On Wednesday, several Friends of the Troy Public Library made their way from Female Factor across the street to the Johnson Center for the Arts to see what was so unique about Larry Allen’s vessels. It didn’t take long for them to “see.”

“The pottery was just amazing,” said Mary Bray. “It’s really unbelievable what he has done with clay. Larry Allen’s work is different from any that I have ever seen – the designs, the colors. I’ve never seen anything like it and I do like it.”

Bray said it was hard to keep from touching Allen’s work.

“I wanted to touch it because some of it looked like leather,” she said. “Other pieces looked like glass and some of it had open spaces. And he had to be a mathematician to figure out all of those geometric designs. I was amazed.”

Paula Wiggins was likewise “amazed.”

“The texture, the rich colors and the shapes, everything was so precise, so artistically precise,” Wiggins said. “Everything was exact. I don’t know how he can be that precise.”

The ladies would be even more amazed if they had known those geometric shapes that are seemingly carbon copies of each other are done freehand.

Allen laughs that others are amazed that his work is done freehand. For him, there’s no other way.

The repetitive “unity” motifs in Allen’s vessels are primarily people and ears of corn. The geometric patterns circle the vessels and are all done freehand.

“At first, I started to measure the patterns but I wasn’t getting anywhere,” Allen said. “I realized I would have to do the designs freehand or do something else.”

Allen’s unity vessels were created in the aftermath of 9/11.

After the events of September 11, 2001, Allen said he was stirred by the country’s collective unification.

“Seeing blue-collar and white-collar men and women, and even members of Congress on the front steps of the Capitol, standing for a common cause, I remember thinking, ‘Now they get it; there is strength in unity.’”

Allen said he decided to capture that spirit in a unity motif of linked hands raised in the air. He has worked that motif into many of his art pieces.

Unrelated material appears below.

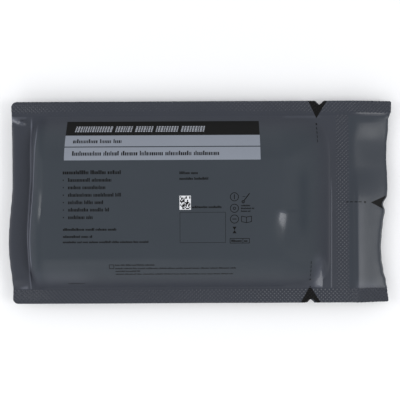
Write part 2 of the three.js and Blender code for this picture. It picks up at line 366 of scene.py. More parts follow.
# A fold in the film is a soft crest or valley along a smooth line. It runs along x or y from
# start to end through the given offsets. It has a width before the line and one after it, a
# sharpness of its section, a lift, and a length over which it fades past its ends. A width, the
# lift and the fade may each be a pair, for the start and the end.
Fold = namedtuple("Fold", "runs start end offsets before after sharp lift fade")
first_crease = (-131.9, -132.5, -132.6, -133.9, -135.2, -134.3, -132.8)
second_crease = (-126.6, -128.1, -129.8, -131.2, -132.2, -131.4)
front_folds = [
    # Two creases along the foot of the bandage's folded end.
    Fold("y", 60, -66, first_crease, 0.6, 0.7, 1.5, 0.35, 6),
    Fold("y", 50, -46, second_crease, 0.6, 0.9, 1.5, 0.3, 14),
    # The film falls in past the pack's corner at the tail end.
    Fold("y", -9.0, -17.0, (67.0, 65.2), 6.0, 22.0, 2.0, -2.1, (4.0, 22.0)),
    # Past the bandage's other end, the dents and crests of the slack film.
    Fold("y", 8, -8, (80.0, 79.6), 4.0, 4.0, 2.0, -0.3, 22),
    Fold("y", 8, -16, (89.3, 89.1), 4.0, 4.0, 2.0, -0.2, 22),
    Fold("y", 40, -14, (98.2, 98.0), 3.4, 3.2, 2.0, 0.25, 24),
    # The straight edge of the inner wrap, printing through beside the cross seal.
    Fold("y", 8, -67, (101.8, 101.4), 0.45, 0.45, 2.0, 0.25, 3),
    # The valley at the foot of the near slope.
    Fold("x", -124, 62, (-66.6, -66.4, -66.4), 1.0, 1.8, 2.0, -0.5, 8),
]
# The tail's raised panel, the dip beside it, and the dome near the far seal.
tail_facet = Fold("y", 2, -90, (121.6, 122.0, 122.4, 122.0), 7.0, (21.0, 15.0), 1.6, 2.0, 26)
tail_dip = Fold("x", 134, 150, (49.0, 49.0), 20.0, 14.0, 2.0, -1.0, (18.0, 8.0))
tail_dome = Fold("y", 61, 59.5, (131.0, 131.0), 11.0, 10.0, 2.0, 0.5, (6.0, 13.0))

# A facet is a patch of film pulled flat and shiny. Its patch is a fold. It is a plane with a slope
# each way, hinged to the film about it at one place.
Facet = namedtuple("Facet", "patch hinge_x hinge_y slope_x slope_y")
facets = [
    # The pleat between the fold and the far seal.
    Facet(
        Fold("x", -147.4, -140.0, (64.3, 63.4, 62.4), (3.2, 1.8), (3.2, 1.8), 5.0, 1.0, (2.0, 5.0)),
        -146.0, 64.0, 0.37, 0.06,
    ),
    # A small spot on the bandage's folded end.
    Facet(Fold("y", -5.2, -8.2, (-121.9, -121.9), 1.3, 1.3, 2.0, 1.0, 2.5), -121.9, -6.7, 0.41, -0.04),
    # The foot of the pack's corner at the near seal.
    Facet(
        Fold("y", -55.0, -66.0, (93.9, 93.9), (5.0, 10.0), 2.6, 2.5, 1.0, (13.0, 3.0)),
        94.4, -64.0, -0.266, 0.004,
    ),
]

# Where the film is drawn tight it shines, and where it is slack or crumpled it is dull. Here a
# fold's lift is how tight the film is.
facet_shine = 2.7
shines = [facet.patch._replace(lift=facet_shine) for facet in facets] + [
    # The wall at the bandage's folded end is dull, with a bright streak up its middle.
    Fold("y", 70, -70, (-126.8, -127.2, -127.8, -128.0, -127.0), 6.6, 8.0, 4.0, -2.6, 2),
    Fold("y", 2, -10, (-122.0, -122.2), 1.8, 1.8, 2.0, 3.2, (12.0, 8.0)),
    # So is the slack film past the other end, down to the dent with its bright wedge.
    Fold("y", 50, -50, (80.0, 80.0), 19.0, 19.0, 6.0, -1.2, 12),
    Fold("y", 14, -14, (78.5, 78.5), 5.0, 5.0, 2.0, -1.5, 18),
    Fold("y", -9, -20, (61.8, 62.8), (4.5, 2.0), (3.4, 2.6), 3.0, (3.0, 1.8), (4.0, 9.0)),
    # The inner wrap's edge shines, and the foot of the pack's corner a little less than its facet.
    Fold("y", 8, -67, (101.8, 101.4), 1.0, 1.0, 2.0, 1.0, 6),
    Fold("y", -57, -67, (93.0, 93.0), 7.0, 6.0, 4.0, -1.3, 6),
]
dullest, tightest = -3, 1.9
seal_shine = 1.3
cross_shine = 0.8
tail_shine = 0.85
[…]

“The people are all connected and, in unity, they frame the boundary of the vessels,” he said. “The corn? Corn goes with America.”

Allen works with black clay and covers it with a blue, white or gray slip.

“The slip is leather hard and never shines so it has a leather look,” he said. “The highlighted areas, the reds or blues, are brushed on and that’s the painful part of the process. To me that is tedious.”

Those who view Allen’s stoneware-clay vessels probably agree with the ladies from the library that his designs appear to have been done by an artistic mathematical genius.

The Leeds, Alabama artist’s work is sought after by collectors across the Southeast and throughout the country. His vessels are inspired largely by Native American and African art.

Throughout his 35-year career, Allen’s work has received many accolades. His work has been given as gifts to Pulitzer Prize winner and author Harper Lee and Liberia’s first female president, Ellen Johnson Sirleaf.